A sketch exploring how student work can be framed

When talking about the process Ines states, “I was fascinated by the design of Safari tabs on our phones, the way they simulate sheets of paper in an archive. I utilized this interface in a sketch for the Open Day leaflet and signalization. Each poster was constructed by 9 smaller post(er)s, designed to look like separated tabs / windows.”

Open Day collateral
Detail shot of Open Day collateral
Context shot of Open Day collateral
Stills from an Open Day animation

 


 

4. Formatted For The Feed

Although some people might dismiss it as a non-factor, the Instagram grid is an important feature when it comes to fan discoverability and promoting a strong brand identity. Treat the grid as a type of visual resume and see what works best for your brand’s content and messaging. –Errol Villasanta, Medium.com

After exploring the design system of Facebook, it seemed only natural for Ines to turn her attention to Instagram. Her initial exploration focused on a user’s ability to create a large image from several individual posts in the feed.

Sketch exploring the idea of the Instagram feed

Ines was able to implement her Instagram explorations when FAT magazine approached her to create a 6-page editorial. The brief was simple and open: “It should represent ‘Ines Cox’”. The idea of an Instagram grid provided a much-needed constraint to structure the design. She utilized the individual “posts” as containers for her “darlings” sketches; each becoming a unit in the creation or deconstruction of a larger composition.

Spread from FAT Magazine editorial
Spread from FAT Magazine editorial

Ines continued to expand on these concepts, this time for the Scotland Graphic Design Festival. The posters Ines created make clear reference to Instagram feeds and filters while re-addressing the relationship between print and social media “publishing”.

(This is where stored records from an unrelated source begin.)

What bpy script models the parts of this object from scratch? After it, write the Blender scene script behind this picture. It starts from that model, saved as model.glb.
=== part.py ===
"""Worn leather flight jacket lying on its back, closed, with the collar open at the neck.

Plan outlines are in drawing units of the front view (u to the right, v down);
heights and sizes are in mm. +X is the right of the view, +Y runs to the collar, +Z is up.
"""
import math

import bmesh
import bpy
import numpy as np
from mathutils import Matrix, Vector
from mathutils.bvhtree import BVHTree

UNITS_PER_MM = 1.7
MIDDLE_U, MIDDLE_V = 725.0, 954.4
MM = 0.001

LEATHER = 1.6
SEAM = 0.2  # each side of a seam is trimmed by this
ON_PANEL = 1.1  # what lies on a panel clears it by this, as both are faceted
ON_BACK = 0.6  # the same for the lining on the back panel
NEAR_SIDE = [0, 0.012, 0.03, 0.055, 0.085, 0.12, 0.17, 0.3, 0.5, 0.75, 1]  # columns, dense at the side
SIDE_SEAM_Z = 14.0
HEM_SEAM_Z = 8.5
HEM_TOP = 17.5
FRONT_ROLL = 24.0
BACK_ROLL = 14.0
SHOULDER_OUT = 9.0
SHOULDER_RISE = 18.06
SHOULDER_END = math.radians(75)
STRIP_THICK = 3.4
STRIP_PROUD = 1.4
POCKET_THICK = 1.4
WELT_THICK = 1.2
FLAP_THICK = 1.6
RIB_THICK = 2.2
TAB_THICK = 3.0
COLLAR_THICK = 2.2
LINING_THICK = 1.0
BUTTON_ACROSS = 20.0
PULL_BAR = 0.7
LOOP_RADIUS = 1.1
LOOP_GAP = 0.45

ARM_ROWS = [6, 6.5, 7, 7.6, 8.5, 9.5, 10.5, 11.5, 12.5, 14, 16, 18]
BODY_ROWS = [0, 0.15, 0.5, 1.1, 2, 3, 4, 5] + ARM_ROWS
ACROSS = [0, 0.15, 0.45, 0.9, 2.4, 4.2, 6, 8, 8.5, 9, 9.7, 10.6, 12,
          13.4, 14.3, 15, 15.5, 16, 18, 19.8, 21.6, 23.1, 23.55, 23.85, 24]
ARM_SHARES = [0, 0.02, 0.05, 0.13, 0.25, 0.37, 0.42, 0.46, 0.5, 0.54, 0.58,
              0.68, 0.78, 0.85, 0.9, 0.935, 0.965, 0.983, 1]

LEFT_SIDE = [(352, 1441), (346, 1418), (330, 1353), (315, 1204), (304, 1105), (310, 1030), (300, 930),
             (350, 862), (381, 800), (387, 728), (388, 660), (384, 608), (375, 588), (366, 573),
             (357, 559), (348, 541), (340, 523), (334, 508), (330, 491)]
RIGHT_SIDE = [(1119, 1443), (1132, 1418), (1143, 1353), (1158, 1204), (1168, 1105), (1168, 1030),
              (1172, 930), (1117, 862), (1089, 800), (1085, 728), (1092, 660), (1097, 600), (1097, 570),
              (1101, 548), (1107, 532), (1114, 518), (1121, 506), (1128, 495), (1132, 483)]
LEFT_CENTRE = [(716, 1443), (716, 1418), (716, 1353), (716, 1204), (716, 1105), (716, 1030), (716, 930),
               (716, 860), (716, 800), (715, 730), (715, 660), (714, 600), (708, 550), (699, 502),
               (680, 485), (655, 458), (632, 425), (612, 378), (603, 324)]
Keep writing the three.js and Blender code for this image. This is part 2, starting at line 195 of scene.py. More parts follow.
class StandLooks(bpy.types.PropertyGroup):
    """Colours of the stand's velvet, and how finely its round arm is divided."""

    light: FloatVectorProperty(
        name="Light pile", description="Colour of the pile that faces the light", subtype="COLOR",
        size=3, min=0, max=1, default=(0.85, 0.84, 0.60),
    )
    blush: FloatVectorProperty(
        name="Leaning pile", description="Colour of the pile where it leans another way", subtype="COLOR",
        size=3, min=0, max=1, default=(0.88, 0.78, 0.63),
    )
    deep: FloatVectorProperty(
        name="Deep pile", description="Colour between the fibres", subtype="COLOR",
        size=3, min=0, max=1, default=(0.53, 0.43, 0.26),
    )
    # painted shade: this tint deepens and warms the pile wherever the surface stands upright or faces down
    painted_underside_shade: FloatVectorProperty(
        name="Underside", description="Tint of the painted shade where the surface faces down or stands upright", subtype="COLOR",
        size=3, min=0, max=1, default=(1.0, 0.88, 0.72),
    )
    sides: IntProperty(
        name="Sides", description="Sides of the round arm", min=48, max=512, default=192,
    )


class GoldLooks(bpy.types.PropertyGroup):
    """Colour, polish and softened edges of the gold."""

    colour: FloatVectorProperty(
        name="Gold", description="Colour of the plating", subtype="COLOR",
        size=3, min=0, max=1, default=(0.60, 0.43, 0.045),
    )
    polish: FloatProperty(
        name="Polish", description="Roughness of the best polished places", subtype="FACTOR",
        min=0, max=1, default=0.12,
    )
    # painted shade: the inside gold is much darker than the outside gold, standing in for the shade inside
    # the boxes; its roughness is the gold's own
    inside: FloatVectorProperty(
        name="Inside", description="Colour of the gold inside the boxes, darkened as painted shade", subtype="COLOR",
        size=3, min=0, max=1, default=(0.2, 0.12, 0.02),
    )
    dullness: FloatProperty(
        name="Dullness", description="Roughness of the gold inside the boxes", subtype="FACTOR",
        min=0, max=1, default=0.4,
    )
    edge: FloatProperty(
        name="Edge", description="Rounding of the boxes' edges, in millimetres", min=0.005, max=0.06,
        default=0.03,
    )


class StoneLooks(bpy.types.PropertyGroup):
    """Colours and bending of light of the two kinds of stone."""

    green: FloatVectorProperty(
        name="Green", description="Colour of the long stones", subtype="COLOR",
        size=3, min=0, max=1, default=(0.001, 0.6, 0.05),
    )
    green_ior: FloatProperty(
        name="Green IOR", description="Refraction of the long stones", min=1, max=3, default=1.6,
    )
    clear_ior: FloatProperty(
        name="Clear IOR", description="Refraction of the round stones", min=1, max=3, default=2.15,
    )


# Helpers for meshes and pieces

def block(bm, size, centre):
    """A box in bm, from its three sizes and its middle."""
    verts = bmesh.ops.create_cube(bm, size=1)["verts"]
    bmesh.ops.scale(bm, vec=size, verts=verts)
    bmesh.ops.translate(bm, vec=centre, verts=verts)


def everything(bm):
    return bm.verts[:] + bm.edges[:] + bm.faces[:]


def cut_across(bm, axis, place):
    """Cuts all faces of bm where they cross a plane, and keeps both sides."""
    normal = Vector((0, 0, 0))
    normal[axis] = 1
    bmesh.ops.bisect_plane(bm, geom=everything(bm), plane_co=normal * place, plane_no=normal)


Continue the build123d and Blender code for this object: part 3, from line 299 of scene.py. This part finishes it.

Posters by Ines Cox for the Scotland Graphic Design Festival

Looking ahead, Ines finds herself excited about a project utilizing 6 light boxes as an exhibition space / real-world Instagram feed. She plans on inviting several designers, writers, and artists to create image sequences that will be exhibited on the ‘screens’. In doing so the Instagram feed is made real, images become physical, and likes / comments / shares return to face-to-face interactions.

Gallery space featuring a 6 light box display system

In our conversations, Ines points me to several references that inform elements of her practice. One of my favorites is a quote by James Langdon where he states, “I see design essentially as a storytelling process, in the sense that I understand all human artifacts to be implicated in telling the story of the universe. I like the image of an archaeologist examining an artefact from a lost civilization. Many centuries after its designer lived, that artefact continues to suggest narratives about the culture that produced it.”

Ines’ work is full of clues revealing information about our tools, interfaces, and methods of interaction. Looking at her practice I can’t help but wonder what insight future civilizations will garner about design today. In what ways will social media feeds evolve, how will the frameworks of news outlets change, and what exactly is an InDesign error message?